* Given material
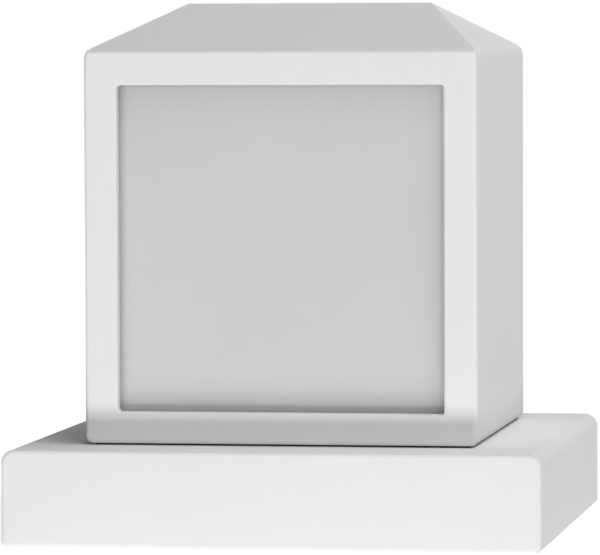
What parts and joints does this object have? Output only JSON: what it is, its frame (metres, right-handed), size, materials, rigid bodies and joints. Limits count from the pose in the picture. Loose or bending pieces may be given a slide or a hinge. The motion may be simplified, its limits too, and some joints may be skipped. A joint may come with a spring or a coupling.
{
  "type": "outdoor wall light",
  "caption": "Square white outdoor wall light: flat square wall plate and a cube-shaped head with a low hip roof and frosted square windows above and below.",
  "frame": {"origin": "middle of the wall side of the canopy, where it lies on the wall", "axes": "+Z points away from the wall, from canopy to roof ridge; the front window faces -Y and the rear window +Y. The part is stored as pictured, standing on its wall side. On a wall -Y points up."},
  "size_m": [0.12, 0.12, 0.1198],
  "materials": {
    "white_paint": "satin white powder coat on cast aluminium",
    "frosted_glass": "frosted, back-painted diffuser, unlit",
    "grey_silicone": "matt silicone",
    "black_rubber": "matt moulded rubber",
    "black_foam": "closed-cell foam",
    "zinc_steel": "bright zinc plate",
    "stainless": "stainless steel",
    "bare_aluminium": "mill finish",
    "brass": "turned brass",
    "terminal_plastic": "natural polyamide",
    "driver_plastic": "black potted case",
    "board_white": "white solder mask on aluminium board",
    "led_phosphor": "yellow phosphor, unlit",
    "brown_insulation": "silicone insulation",
    "blue_insulation": "silicone insulation",
    "earth_insulation": "green insulation",
    "red_insulation": "silicone insulation"
  },
  "bodies": {
    "root": {"canopy": "white_paint", "canopy_lock_screws": "stainless", "wall_gasket": "black_foam", "wall_bracket": "zinc_steel", "cable_grommet": "black_rubber", "bracket_earth_screw": "brass", "earth_cup_washer": "brass", "terminal_block": "terminal_plastic", "terminal_barrels": "brass", "terminal_clamp_screws": "zinc_steel", "terminal_fixing_screws": "zinc_steel", "neck_gasket": "black_rubber", "wire_bush": "black_rubber", "closing_plate": "bare_aluminium", "head_shell": "white_paint", "head_screws": "stainless", "front_glass": "frosted_glass", "front_glass_gasket": "grey_silicone", "rear_glass": "frosted_glass", "rear_glass_gasket": "grey_silicone", "led_carrier": "bare_aluminium", "carrier_screws": "zinc_steel", "front_led_board": "board_white", "front_led_chips": "led_phosphor", "front_board_screws": "zinc_steel", "front_connector": "terminal_plastic", "rear_led_board": "board_white", "rear_led_chips": "led_phosphor", "rear_board_screws": "zinc_steel", "rear_connector": "terminal_plastic", "led_driver": "driver_plastic", "driver_screws": "zinc_steel", "live_lead": "brown_insulation", "neutral_lead": "blue_insulation", "earth_lead": "earth_insulation", "earth_lug": "brass", "earth_lug_screw": "brass", "front_led_leads": "red_insulation", "rear_led_leads": "red_insulation"}
  },
  "joints": []
}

* Description of the task
Extract the listing in its entirety, matching it exactly.

* Output below
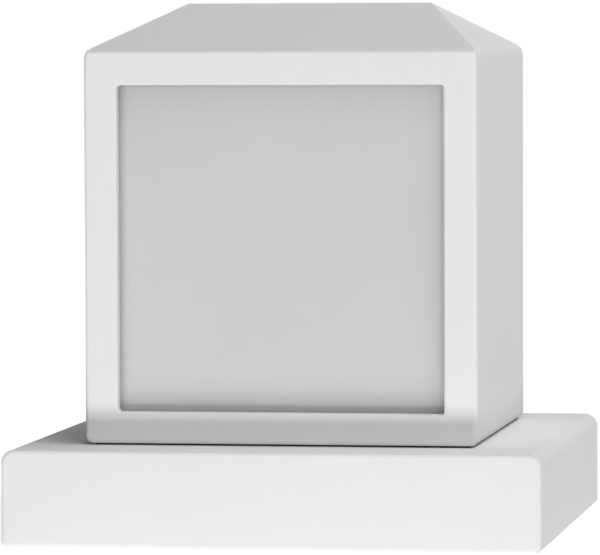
What parts and joints does this object have? Output only JSON: what it is, its frame (metres, right-handed), size, materials, rigid bodies and joints. Limits count from the pose in the picture. Loose or bending pieces may be given a slide or a hinge. The motion may be simplified, its limits too, and some joints may be skipped. A joint may come with a spring or a coupling.
{
  "type": "outdoor wall light",
  "caption": "Square white outdoor wall light: flat square wall plate and a cube-shaped head with a low hip roof and frosted square windows above and below.",
  "frame": {"origin": "middle of the wall side of the canopy, where it lies on the wall", "axes": "+Z points away from the wall, from canopy to roof ridge; the front window faces -Y and the rear window +Y. The part is stored as pictured, standing on its wall side. On a wall -Y points up."},
  "size_m": [0.12, 0.12, 0.1198],
  "materials": {
    "white_paint": "satin white powder coat on cast aluminium",
    "frosted_glass": "frosted, back-painted diffuser, unlit",
    "grey_silicone": "matt silicone",
    "black_rubber": "matt moulded rubber",
    "black_foam": "closed-cell foam",
    "zinc_steel": "bright zinc plate",
    "stainless": "stainless steel",
    "bare_aluminium": "mill finish",
    "brass": "turned brass",
    "terminal_plastic": "natural polyamide",
    "driver_plastic": "black potted case",
    "board_white": "white solder mask on aluminium board",
    "led_phosphor": "yellow phosphor, unlit",
    "brown_insulation": "silicone insulation",
    "blue_insulation": "silicone insulation",
    "earth_insulation": "green insulation",
    "red_insulation": "silicone insulation"
  },
  "bodies": {
    "root": {"canopy": "white_paint", "canopy_lock_screws": "stainless", "wall_gasket": "black_foam", "wall_bracket": "zinc_steel", "cable_grommet": "black_rubber", "bracket_earth_screw": "brass", "earth_cup_washer": "brass", "terminal_block": "terminal_plastic", "terminal_barrels": "brass", "terminal_clamp_screws": "zinc_steel", "terminal_fixing_screws": "zinc_steel", "neck_gasket": "black_rubber", "wire_bush": "black_rubber", "closing_plate": "bare_aluminium", "head_shell": "white_paint", "head_screws": "stainless", "front_glass": "frosted_glass", "front_glass_gasket": "grey_silicone", "rear_glass": "frosted_glass", "rear_glass_gasket": "grey_silicone", "led_carrier": "bare_aluminium", "carrier_screws": "zinc_steel", "front_led_board": "board_white", "front_led_chips": "led_phosphor", "front_board_screws": "zinc_steel", "front_connector": "terminal_plastic", "rear_led_board": "board_white", "rear_led_chips": "led_phosphor", "rear_board_screws": "zinc_steel", "rear_connector": "terminal_plastic", "led_driver": "driver_plastic", "driver_screws": "zinc_steel", "live_lead": "brown_insulation", "neutral_lead": "blue_insulation", "earth_lead": "earth_insulation", "earth_lug": "brass", "earth_lug_screw": "brass", "front_led_leads": "red_insulation", "rear_led_leads": "red_insulation"}
  },
  "joints": []
}